MATERIAL PROVIDED
********
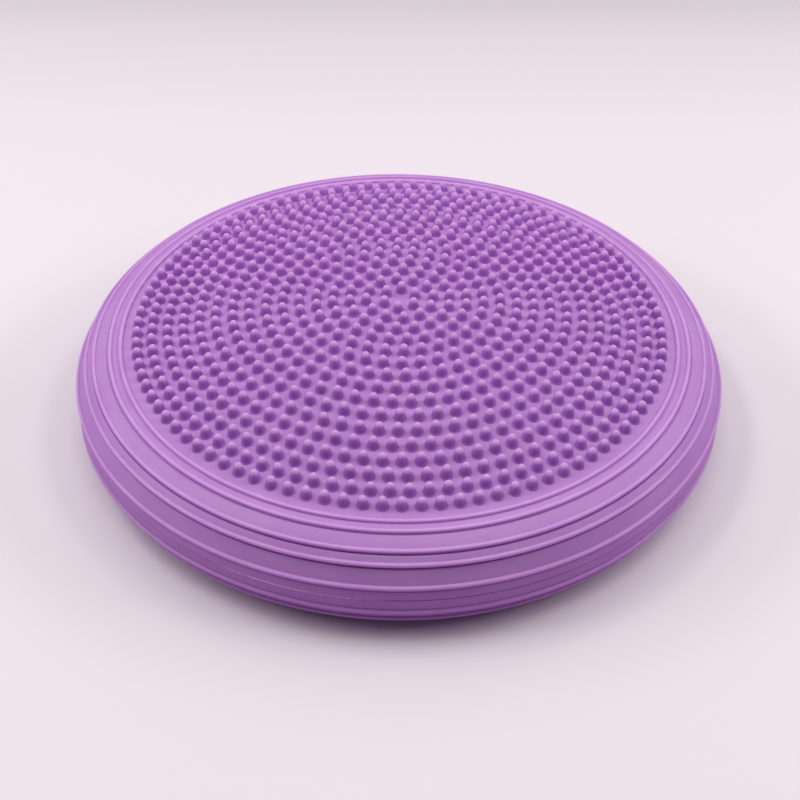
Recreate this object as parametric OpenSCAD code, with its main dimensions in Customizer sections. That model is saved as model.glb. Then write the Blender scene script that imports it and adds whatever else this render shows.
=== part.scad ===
// Inflatable balance disc: a round air cushion moulded in soft PVC.
// It lies on z = 0 with its axis on Z. The front is -Y.
// The two halves of the skin meet at the seam, halfway up the round rim.

/* [Skin] */
// Diameter of the circle that the rim's round section is swept along
rim_path_d = 280; // [250:1:320]
// Radius of the rim's round section
rim_r = 25; // [22:0.5:30]
// Thickness of the moulded skin
skin_t = 3; // [2:0.1:4]
// Height of the crown's middle above the top of the rim
crown_rise = 16.7; // [10:0.1:26]
// Depth of the flat underside below the bottom of the rim
belly_drop = 0.3; // [0.1:0.1:6]
// Diameter of the flat part of the underside
flat_d = 224; // [200:1:236]
// Angle above the seam, round the rim's section, where wall and panel meet
wall_angle = 64.5; // [60:0.5:70]

/* [Rim beads] */
// Radius of each raised bead's half-round section
bead_r = 1.2; // [0.6:0.1:1.6]
// Thickness of the welded seam between the halves
seam_t = 2.4; // [1.6:0.1:3.2]
// Height of the trimmed flash that stands out along the seam
flash_h = 0.4; // [0.2:0.1:0.8]
// Thickness of that flash
flash_t = 0.8; // [0.4:0.1:1.2]

/* [Massage nubs] */
// Distance from one ring of nubs to the next, along the skin
nub_pitch = 8.44; // [7.5:0.01:10]
// Diameter of a nub where it leaves the skin
nub_base_d = 5.8; // [4:0.1:6.6]
// Diameter of a nub's blunt tip
nub_tip_d = 4; // [2:0.1:4]
// Height of a nub
nub_h = 5.7; // [4:0.1:7]
// Plain margin between the outermost ring of nubs and the rim's path
nub_margin = 4.5; // [4:0.5:12]
// Gap that keeps a nub's flat foot from digging into the curved skin
nub_seat_gap = 0.1; // [0.05:0.01:0.2]

/* [Underside] */
// Height of the tread ring and how far the underside clears the floor
tread_h = 1.3; // [1:0.1:3]
// Width of the flat-faced tread ring
tread_w = 4; // [3:0.5:8]
// Plain margin between the tread ring and the edge of the flat part
tread_margin = 2; // [1:0.5:6]
// Distance from one ring of grip bumps to the next
bump_pitch = 17; // [15:0.5:24]
// Diameter of a grip bump
bump_d = 10; // [6:0.5:12]
// How far the grip bumps stay above the tread ring's face
bump_relief = 0.2; // [0.1:0.1:0.5]

/* [Valve] */
// Diameter of the rubber valve body
valve_d = 12; // [10:0.5:14]
// Diameter of the flange that holds the valve inside the skin
valve_flange_d = 18; // [16:0.5:20]
// Thickness of that flange
valve_flange_t = 1.5; // [1:0.1:2.5]
// Height of the valve body above the inside of the skin
valve_rise = 9; // [7:0.5:14]
// How far the valve body stands out under the skin
valve_stand_out = 0.5; // [0.2:0.1:1]
// Thickness of the slit membrane that closes the valve's inner end
membrane_t = 1.2; // [0.8:0.1:2]
// Diameter of the plug's stem
stem_d = 4.9; // [3:0.1:5.5]
// Diameter of the plug's head
head_d = 8.6; // [7:0.1:9]
// Thickness of the plug's head
head_t = 1.4; // [1:0.1:2]
// Gap round the stem in its bore
stem_clearance = 0.05; // [0.02:0.01:0.1]
// Gap round the plug's head, and round the valve body in the skin
seat_clearance = 0.2; // [0.1:0.05:0.3]

/* [Hidden] */
$fn = 96;
purple = [0.64, 0.40, 0.74];
light_purple = [0.74, 0.50, 0.84];
dark_purple = [0.50, 0.29, 0.60];
grey = [0.75, 0.75, 0.78];

path_r = rim_path_d / 2;
flat_r = flat_d / 2;
tread_r = flat_r - tread_margin - tread_w / 2;
seam_z = tread_h + belly_drop + rim_r;
skin_z = tread_h;
big = 2 * (path_r + rim_r);

// Beads round the rim's section, in degrees above or below the seam. Each wall carries
// three and each panel two.
upper_wall_beads = [15.5, 40, 54];
lower_wall_beads = [18.5, 40, 54];
panel_beads = [75, 87.5];

// How full the crown is in the middle, and how softly it runs into the rim
crown_fullness = 2.9;
crown_softness = 1.5;
// Points along the crown's section, the underside's rise and the panels' share of the rim
crown_steps = 28;
belly_steps = 8;
rim_steps = 8;

// The rings of nubs follow the skin, so seen from above the outer ones draw in
nub_rings = floor((path_r - nub_margin) / nub_pitch);
nubs_per_ring_step = 6;
nub_draw_in = 0.0166;
nub_draw_power = 6;
// How far each ring is turned, in tenths of the spacing of its own nubs
ring_turns = [9, 2, 8, 4, 2, 1, 3, 8, 6, 0, 9, 6, 1, 4, 5, 1];

bump_rings = floor((tread_r - tread_w / 2 - bump_d / 2) / bump_pitch);
bump_h = tread_h - bump_relief;

valve_bottom_z = skin_z - valve_stand_out;
valve_top_z = skin_z + skin_t + valve_rise;
bore_d = stem_d + 2 * stem_clearance;
stem_gap = 0.5;

// Height of the crown above the seam, at radius r
function crown(r) =
    rim_r + crown_rise * pow(1 - pow(min(r / path_r, 1), crown_fullness), crown_softness);

// Slope of the crown at radius r, in degrees
function crown_slope(r) = atan(crown(r + 0.5) - crown(r - 0.5));

// Depth of the underside below the seam, at radius r
function belly(r) =
    let (s = max(0, min(1, (r - flat_r) / (path_r - flat_r))))
    rim_r + belly_drop * (1 - s * s * (3 - 2 * s));

// Seen from above, the radius of ring number k of the nubs
function nub_ring_r(k) = nub_pitch * k * (1 - nub_draw_in * pow(k / nub_rings, nub_draw_power));

// A point on the rim's section, at an angle above the seam
function on_rim(angle, radius = rim_r) =
    [path_r + radius * cos(angle), radius * sin(angle)];

// A panel's share of the rim's section, from the top of the rim down to the wall
function panel_rim(radius) =
    [for (i = [1 : rim_steps]) on_rim(90 + (wall_angle - 90) * i / rim_steps, radius)];

// Points in the opposite order
function backwards(points) = [for (i = [len(points) - 1 : -1 : 0]) points[i]];

// Radii from the axis to the top of the rim, for the crown and for the underside
crown_radii = [for (i = [0 : crown_steps]) path_r * i / crown_steps];
belly_radii = concat([0], [for (i = [0 : belly_steps]) flat_r + (path_r - flat_r) * i / belly_steps]);

module beads(angles)
    for (a = angles) translate(on_rim(a)) circle(bead_r, $fn = 32);

// Skin of a panel: its face is given as points, and the skin lies below them
module panel(face) {
    inside = [for (p = face) p - [0, skin_t]];
    rotate_extrude()
        polygon(concat(face, panel_rim(rim_r), backwards(panel_rim(rim_r - skin_t)), backwards(inside)));
    for (a = panel_beads) rotate_extrude() translate(on_rim(a)) circle(bead_r, $fn = 32);
}

// Section of a side wall, from the seam to the panel, with its beads
module wall_section(bead_angles) {
    reach = 2 * rim_r;
    intersection() {
        difference() {
            union() {
                translate([path_r, 0]) circle(rim_r);
                beads(bead_angles);
            }
            translate([path_r, 0]) circle(rim_r - skin_t);
        }
        polygon([[path_r, seam_t / 2], [path_r + reach, seam_t / 2], on_rim(wall_angle / 2, reach),
                 on_rim(wall_angle, reach), on_rim(wall_angle, 1)]);
    }
}

module ring_of(count, radius, turn = 0)
    for (i = [0 : count - 1])
        rotate([0, 0, -90 + 360 * (i + turn) / count]) translate([radius, 0, 0]) children();

// Upper half of the skin, inside the side wall
module top_panel()
    color(purple) translate([0, 0, seam_z]) panel([for (r = crown_radii) [r, crown(r)]]);

// Blunt cones, in rings, that stand square to the crown
module nub_field()
    color(light_purple) translate([0, 0, seam_z])
        for (k = [1 : nub_rings]) {
            r = nub_ring_r(k);
            turn = ring_turns[(k - 1) % len(ring_turns)] / 10;
            ring_of(nubs_per_ring_step * k, r, turn)
                translate([0, 0, crown(r) + nub_seat_gap]) rotate([0, -crown_slope(r), 0])
                    cylinder(h = nub_h, d1 = nub_base_d, d2 = nub_tip_d, $fn = 24);
        }

module upper_wall()
    color(purple) translate([0, 0, seam_z]) rotate_extrude() wall_section(upper_wall_beads);

module seam_ring()
    color(light_purple) translate([0, 0, seam_z]) rotate_extrude() {
        intersection() {
            translate([path_r, 0]) difference() {
                circle(rim_r);
                circle(rim_r - skin_t);
            }
            translate([path_r, -seam_t / 2]) square([big, seam_t]);
        }
        translate([path_r + rim_r - skin_t / 2, -flash_t / 2]) square([skin_t / 2 + flash_h, flash_t]);
    }

module lower_wall()
    color(dark_purple) translate([0, 0, seam_z]) mirror([0, 0, 1]) rotate_extrude()
        wall_section(lower_wall_beads);

// Lower half of the skin, with the ring that it rests on and the hole for the valve
module lower_panel()
    color(dark_purple) difference() {
        union() {
            translate([0, 0, seam_z]) mirror([0, 0, 1]) panel([for (r = belly_radii) [r, belly(r)]]);
            rotate_extrude() translate([tread_r - tread_w / 2, 0]) square([tread_w, tread_h + skin_t / 2]);
        }
        translate([0, 0, -1]) cylinder(h = seam_z, d = valve_d + 2 * seat_clearance);
    }

// Low round bumps under the flat part, which just clear the floor
module grip_bumps()
    color(dark_purple)
        for (k = [1 : bump_rings])
            ring_of(nubs_per_ring_step * k, bump_pitch * k)
                translate([0, 0, skin_z - bump_h]) cylinder(h = bump_h, d1 = bump_d * 0.8, d2 = bump_d, $fn = 32);

// Rubber body in the skin: a flange inside, a bore for the plug, and a slit membrane
module valve_seat()
    color(grey) difference() {
        union() {
            translate([0, 0, valve_bottom_z]) cylinder(h = valve_top_z - valve_bottom_z, d = valve_d);
            translate([0, 0, skin_z + skin_t]) cylinder(h = valve_flange_t, d = valve_flange_d);
        }
        translate([0, 0, valve_bottom_z - 1])
            cylinder(h = valve_top_z - membrane_t - valve_bottom_z + 1, d = bore_d, $fn = 48);
        translate([0, 0, valve_bottom_z - 1]) cylinder(h = head_t + 1, d = head_d + 2 * seat_clearance);
    }

// Stopper that is pulled out to pump the disc up
module valve_plug()
    color("white") {
        translate([0, 0, valve_bottom_z]) cylinder(h = head_t, d = head_d);
        translate([0, 0, valve_bottom_z + head_t])
            cylinder(h = valve_top_z - membrane_t - stem_gap - valve_bottom_z - head_t, d = stem_d, $fn = 48);
    }

top_panel();
nub_field();
upper_wall();
seam_ring();
lower_wall();
lower_panel();
grip_bumps();
valve_seat();
valve_plug();
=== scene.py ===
# %% [markdown]
# # An inflatable balance disc
#
# The object is a round air cushion moulded in soft purple PVC, about 33 cm across. Its top is a low
# dome covered with rings of small massage nubs. Raised beads run round its rim, and a seam halfway
# up the rim joins the two halves of the skin. A rubber valve with a pull-out plug sits underneath.
#
# Everything here is in metres, with Z up, the floor at z = 0 and the front towards -Y. The packed
# model gives the places and the moving bodies. This script only adds what the eye sees: the true
# section of the skin, the shape of each nub, the moulding marks and the surfaces.

# %% Load the frame
import math

import bpy
import numpy as np
from mathutils import Matrix, Vector


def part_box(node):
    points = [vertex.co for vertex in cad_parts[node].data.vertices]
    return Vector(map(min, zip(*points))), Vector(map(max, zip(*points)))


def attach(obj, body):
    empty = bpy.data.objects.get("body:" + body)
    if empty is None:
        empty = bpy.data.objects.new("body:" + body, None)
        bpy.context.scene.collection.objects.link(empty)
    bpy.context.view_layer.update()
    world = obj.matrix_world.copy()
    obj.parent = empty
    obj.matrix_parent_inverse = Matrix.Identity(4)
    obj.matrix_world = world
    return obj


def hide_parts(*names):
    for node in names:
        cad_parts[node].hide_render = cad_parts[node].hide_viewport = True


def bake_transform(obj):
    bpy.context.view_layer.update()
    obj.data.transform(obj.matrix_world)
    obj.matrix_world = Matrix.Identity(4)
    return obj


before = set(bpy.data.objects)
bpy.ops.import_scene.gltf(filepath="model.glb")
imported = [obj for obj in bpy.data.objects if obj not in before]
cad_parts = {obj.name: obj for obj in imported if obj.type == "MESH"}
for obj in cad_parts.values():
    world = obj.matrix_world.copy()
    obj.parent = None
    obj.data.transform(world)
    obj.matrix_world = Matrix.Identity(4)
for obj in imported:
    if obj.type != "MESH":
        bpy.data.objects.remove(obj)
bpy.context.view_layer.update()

# %% [markdown]
# ## The sizes that everything else follows
#
# The rim of the disc is a tube: a round section carried along a circle. The skin of the top runs
# inwards from the highest line of that tube, and the skin of the underside from its lowest line.
# The height of the seam is read from the frame, and the rest are the maker's own sizes. The printed
# line compares them with the frame, so a change in one that the other misses shows at once.

# %% Sizes of the skin
mm = 0.001
path_r = 140 * mm       # radius of the circle that the rim's section is carried along
rim_r = 25 * mm         # radius of that section
skin_t = 3 * mm         # thickness of the skin
crown_rise = 16.7 * mm  # how far the middle of the top stands above the rim's highest line
crown_fullness = 2.9    # how flat the middle of the crown is
crown_softness = 1.5    # how gently the crown runs into the rim

seam_low, seam_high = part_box("seam_ring")
seam_z = (seam_low.z + seam_high.z) / 2
print("seam at", round(seam_z, 5), "m; flash stands out", round(seam_high.x - path_r - rim_r, 5), "m")

# %% [markdown]
# ## Turning a section into a surface
#
# Nearly every piece of this object is round, so one helper makes most of them. It takes the points
# of a section, each a radius and a height, and carries them round the Z axis. Blender's Spin tool
# or a Screw modifier could do that too. Working out the whole grid of points with numpy keeps full
# control over where the points lie, and they can be closely spaced at a bead and sparse elsewhere.
#
# The order of the points decides which way the faces look. Where the outside is on the left of a
# section, as one follows it, the faces point outwards. Where it is on the right, the grid is turned
# round with index[::-1] before it is joined, or the piece would be inside out.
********
REQUIREMENTS
List all lines in the material containing the string "objects".

WRITTEN ANSWER
    empty = bpy.data.objects.get("body:" + body)
        empty = bpy.data.objects.new("body:" + body, None)
        bpy.context.scene.collection.objects.link(empty)
before = set(bpy.data.objects)
imported = [obj for obj in bpy.data.objects if obj not in before]
        bpy.data.objects.remove(obj)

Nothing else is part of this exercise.